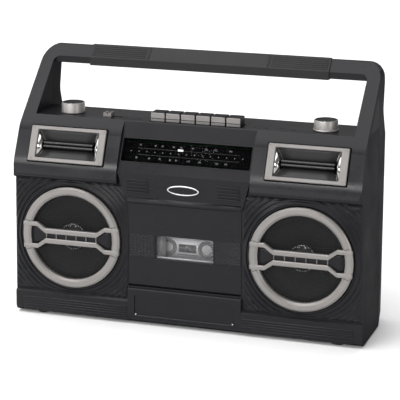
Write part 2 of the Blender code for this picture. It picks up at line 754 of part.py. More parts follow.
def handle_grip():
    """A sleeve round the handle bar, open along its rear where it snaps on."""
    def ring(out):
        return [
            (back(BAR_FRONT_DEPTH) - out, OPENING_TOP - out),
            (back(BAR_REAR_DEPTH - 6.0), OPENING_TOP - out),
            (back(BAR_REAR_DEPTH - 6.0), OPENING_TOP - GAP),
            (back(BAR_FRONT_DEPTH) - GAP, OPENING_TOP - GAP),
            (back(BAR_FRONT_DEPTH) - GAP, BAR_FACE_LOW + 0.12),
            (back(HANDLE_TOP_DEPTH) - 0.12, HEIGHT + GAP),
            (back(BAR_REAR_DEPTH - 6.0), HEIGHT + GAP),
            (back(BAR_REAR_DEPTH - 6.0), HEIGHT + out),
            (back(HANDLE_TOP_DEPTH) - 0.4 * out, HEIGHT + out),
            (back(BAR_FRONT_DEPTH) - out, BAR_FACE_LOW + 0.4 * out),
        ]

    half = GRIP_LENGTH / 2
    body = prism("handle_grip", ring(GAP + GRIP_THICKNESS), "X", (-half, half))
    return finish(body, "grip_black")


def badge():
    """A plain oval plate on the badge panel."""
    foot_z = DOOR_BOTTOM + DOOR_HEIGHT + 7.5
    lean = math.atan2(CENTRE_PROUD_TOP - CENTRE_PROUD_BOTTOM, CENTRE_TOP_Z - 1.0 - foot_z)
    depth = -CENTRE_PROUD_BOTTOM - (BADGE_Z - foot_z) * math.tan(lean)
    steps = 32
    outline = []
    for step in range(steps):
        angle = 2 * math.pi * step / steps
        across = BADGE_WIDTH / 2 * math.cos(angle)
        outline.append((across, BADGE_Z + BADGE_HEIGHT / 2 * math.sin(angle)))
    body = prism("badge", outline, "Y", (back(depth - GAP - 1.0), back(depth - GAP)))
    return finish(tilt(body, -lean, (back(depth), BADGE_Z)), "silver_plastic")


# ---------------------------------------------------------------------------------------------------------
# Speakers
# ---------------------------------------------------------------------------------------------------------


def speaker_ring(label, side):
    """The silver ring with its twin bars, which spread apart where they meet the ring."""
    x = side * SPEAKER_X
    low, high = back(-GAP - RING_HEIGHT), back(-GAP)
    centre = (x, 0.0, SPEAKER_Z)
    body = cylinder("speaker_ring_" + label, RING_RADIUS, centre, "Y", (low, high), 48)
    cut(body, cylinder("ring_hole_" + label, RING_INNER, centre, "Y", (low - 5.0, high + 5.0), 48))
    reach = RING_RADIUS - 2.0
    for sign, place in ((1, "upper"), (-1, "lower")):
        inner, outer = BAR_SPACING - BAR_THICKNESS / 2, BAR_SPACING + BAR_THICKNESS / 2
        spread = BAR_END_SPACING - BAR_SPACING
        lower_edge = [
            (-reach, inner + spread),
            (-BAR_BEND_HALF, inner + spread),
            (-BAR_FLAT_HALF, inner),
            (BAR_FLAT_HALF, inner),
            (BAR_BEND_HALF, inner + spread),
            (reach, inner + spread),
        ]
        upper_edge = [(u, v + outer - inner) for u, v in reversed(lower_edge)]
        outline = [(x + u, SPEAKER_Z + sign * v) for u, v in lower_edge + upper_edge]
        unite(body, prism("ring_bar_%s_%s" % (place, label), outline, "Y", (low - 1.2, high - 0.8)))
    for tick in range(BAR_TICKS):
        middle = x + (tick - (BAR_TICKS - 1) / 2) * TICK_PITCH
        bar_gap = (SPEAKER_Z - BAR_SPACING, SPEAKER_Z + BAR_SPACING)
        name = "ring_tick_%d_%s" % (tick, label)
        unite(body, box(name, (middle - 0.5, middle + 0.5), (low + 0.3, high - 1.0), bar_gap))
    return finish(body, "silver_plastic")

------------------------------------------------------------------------

• _DIRECTIVE_
Reproduce the full listing exactly.

• _OUTPUT BELOW_
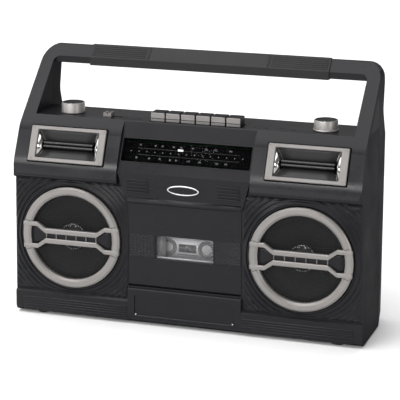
Write part 2 of the Blender code for this picture. It picks up at line 754 of part.py. More parts follow.
def handle_grip():
    """A sleeve round the handle bar, open along its rear where it snaps on."""
    def ring(out):
        return [
            (back(BAR_FRONT_DEPTH) - out, OPENING_TOP - out),
            (back(BAR_REAR_DEPTH - 6.0), OPENING_TOP - out),
            (back(BAR_REAR_DEPTH - 6.0), OPENING_TOP - GAP),
            (back(BAR_FRONT_DEPTH) - GAP, OPENING_TOP - GAP),
            (back(BAR_FRONT_DEPTH) - GAP, BAR_FACE_LOW + 0.12),
            (back(HANDLE_TOP_DEPTH) - 0.12, HEIGHT + GAP),
            (back(BAR_REAR_DEPTH - 6.0), HEIGHT + GAP),
            (back(BAR_REAR_DEPTH - 6.0), HEIGHT + out),
            (back(HANDLE_TOP_DEPTH) - 0.4 * out, HEIGHT + out),
            (back(BAR_FRONT_DEPTH) - out, BAR_FACE_LOW + 0.4 * out),
        ]

    half = GRIP_LENGTH / 2
    body = prism("handle_grip", ring(GAP + GRIP_THICKNESS), "X", (-half, half))
    return finish(body, "grip_black")


def badge():
    """A plain oval plate on the badge panel."""
    foot_z = DOOR_BOTTOM + DOOR_HEIGHT + 7.5
    lean = math.atan2(CENTRE_PROUD_TOP - CENTRE_PROUD_BOTTOM, CENTRE_TOP_Z - 1.0 - foot_z)
    depth = -CENTRE_PROUD_BOTTOM - (BADGE_Z - foot_z) * math.tan(lean)
    steps = 32
    outline = []
    for step in range(steps):
        angle = 2 * math.pi * step / steps
        across = BADGE_WIDTH / 2 * math.cos(angle)
        outline.append((across, BADGE_Z + BADGE_HEIGHT / 2 * math.sin(angle)))
    body = prism("badge", outline, "Y", (back(depth - GAP - 1.0), back(depth - GAP)))
    return finish(tilt(body, -lean, (back(depth), BADGE_Z)), "silver_plastic")


# ---------------------------------------------------------------------------------------------------------
# Speakers
# ---------------------------------------------------------------------------------------------------------


def speaker_ring(label, side):
    """The silver ring with its twin bars, which spread apart where they meet the ring."""
    x = side * SPEAKER_X
    low, high = back(-GAP - RING_HEIGHT), back(-GAP)
    centre = (x, 0.0, SPEAKER_Z)
    body = cylinder("speaker_ring_" + label, RING_RADIUS, centre, "Y", (low, high), 48)
    cut(body, cylinder("ring_hole_" + label, RING_INNER, centre, "Y", (low - 5.0, high + 5.0), 48))
    reach = RING_RADIUS - 2.0
    for sign, place in ((1, "upper"), (-1, "lower")):
        inner, outer = BAR_SPACING - BAR_THICKNESS / 2, BAR_SPACING + BAR_THICKNESS / 2
        spread = BAR_END_SPACING - BAR_SPACING
        lower_edge = [
            (-reach, inner + spread),
            (-BAR_BEND_HALF, inner + spread),
            (-BAR_FLAT_HALF, inner),
            (BAR_FLAT_HALF, inner),
            (BAR_BEND_HALF, inner + spread),
            (reach, inner + spread),
        ]
        upper_edge = [(u, v + outer - inner) for u, v in reversed(lower_edge)]
        outline = [(x + u, SPEAKER_Z + sign * v) for u, v in lower_edge + upper_edge]
        unite(body, prism("ring_bar_%s_%s" % (place, label), outline, "Y", (low - 1.2, high - 0.8)))
    for tick in range(BAR_TICKS):
        middle = x + (tick - (BAR_TICKS - 1) / 2) * TICK_PITCH
        bar_gap = (SPEAKER_Z - BAR_SPACING, SPEAKER_Z + BAR_SPACING)
        name = "ring_tick_%d_%s" % (tick, label)
        unite(body, box(name, (middle - 0.5, middle + 0.5), (low + 0.3, high - 1.0), bar_gap))
    return finish(body, "silver_plastic")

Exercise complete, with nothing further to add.